Hachuel's sacrifice served as an inspiration to painters and writers. One of the most detailed accounts, based on interviews with eyewitnesses, was written by Eugenio Maria Romero. His book El Martirio de la Jóven Hachuel, ó, La Heroina Hebrea (The Martyrdom of the Young Hachuel, or, The Hebrew Heroine) was first published in 1837 and republished in 1838. Hachuel's story was also the subject of a song by Françoise Atlan on the CD Romances Sefardies.

In the 1860s, the French artist Alfred Dehodencq painted multiple versions of a work depicting the execution of a Jewish woman in Morocco; one of these paintings was exhibited at the Paris Salon of 1861 under the title Exécution d’une juive, au Maroc. Some scholars say that Dejodencq was inspired by the story of Sol Hacueul, but the artist's friend and biographer, , states explicitly, in more than one book, that Dehodencq was an eye-witness to the execution he depicted, which took place in Tangiers.

Life
Hachuel was born in 1817 in Morocco, to Chaim and Simcha Hachuel, and had one older brother. Her father was a merchant and Talmudist. He conducted a study group in his home, which helped Sol form and maintain her own belief in Judaism. Sol's mother was a housewife.

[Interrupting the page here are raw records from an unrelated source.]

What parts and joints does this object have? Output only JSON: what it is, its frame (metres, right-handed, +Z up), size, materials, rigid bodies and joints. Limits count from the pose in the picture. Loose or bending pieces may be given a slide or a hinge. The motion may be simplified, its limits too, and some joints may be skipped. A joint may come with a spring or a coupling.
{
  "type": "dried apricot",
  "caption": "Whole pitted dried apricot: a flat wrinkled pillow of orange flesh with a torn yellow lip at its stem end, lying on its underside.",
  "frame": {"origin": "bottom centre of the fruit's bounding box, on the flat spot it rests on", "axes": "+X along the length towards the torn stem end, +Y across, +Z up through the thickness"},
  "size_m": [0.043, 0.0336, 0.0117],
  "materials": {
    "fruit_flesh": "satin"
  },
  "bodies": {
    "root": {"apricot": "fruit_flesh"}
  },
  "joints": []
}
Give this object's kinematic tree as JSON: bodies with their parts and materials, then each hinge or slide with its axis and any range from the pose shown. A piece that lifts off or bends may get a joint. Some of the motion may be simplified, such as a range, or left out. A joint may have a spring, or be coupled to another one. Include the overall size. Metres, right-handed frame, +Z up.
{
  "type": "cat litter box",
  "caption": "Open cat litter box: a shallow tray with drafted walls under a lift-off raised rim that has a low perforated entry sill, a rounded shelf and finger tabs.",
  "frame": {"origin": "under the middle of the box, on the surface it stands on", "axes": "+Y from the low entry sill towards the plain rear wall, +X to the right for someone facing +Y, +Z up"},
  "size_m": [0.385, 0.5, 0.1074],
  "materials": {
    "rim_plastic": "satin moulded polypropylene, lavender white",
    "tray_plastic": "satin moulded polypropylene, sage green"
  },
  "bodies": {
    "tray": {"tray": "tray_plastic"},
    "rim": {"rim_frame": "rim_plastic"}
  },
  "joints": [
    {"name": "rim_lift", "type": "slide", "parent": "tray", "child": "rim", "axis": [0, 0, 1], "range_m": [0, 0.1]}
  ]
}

Allegations of conversion to Islam
According to the account of Israel Joseph Benjamin, a Jewish explorer who visited Morocco in the middle of the 19th century, "never had the sun of Africa shone on more perfect beauty" than Hachuel. Benjamin wrote that her Muslim neighbors said that "It is a sin that such a pearl should be in the possession of the Jews, and it would be a crime to leave them such a jewel."

According to Eugenio Maria Romero's account, Tahra de Mesoodi, a devout Muslim girl and Hachuel's friend and neighbor, falsely claimed she converted Hachuel to Islam; obtaining a convert is considered a particularly pious deed according to the Maliki madhhab.

Arrest and execution
Based on a single and probably false claim of her conversion to Islam, Hachuel was brought to the court and told to kneel before the governor. If she promised to convert, she was promised protection from her parents, silk and gold, and marriage to a handsome young man. If she did not convert, the pasha threatened her as follows:

The girl responded:

True to his promise, the pasha imprisoned Sol in a windowless and lightless cell with chains around her neck, hands, and feet. Her parents appealed to the Spanish vice-consul, Don José Rico, for help. He did what he could to free the girl, but his efforts were unsuccessful.

The pasha sent Hachuel to Fez, where the sultan would decide her fate. The fee for her transfer (and eventual execution) was to be paid by her father, who was threatened with 500 blows of the bastinado if he did not comply. Eventually, Don José Rico paid the required sum because Sol's father could not afford it.

In Fez, the Sultan appointed the Qadi to decide Sol's punishment. The Qadi summoned the Jewish sages of Fez and told them that unless Sol converted, she would be beheaded and the community punished. Although the hakhamim urged her to convert to save herself and their community, she refused. She was convicted and sentenced to death, and the Qadi ruled that her father would bear the cost of her burial. The sultan's son, astonished by Sol's beauty, also tried to convince her to convert to Islam. She refused.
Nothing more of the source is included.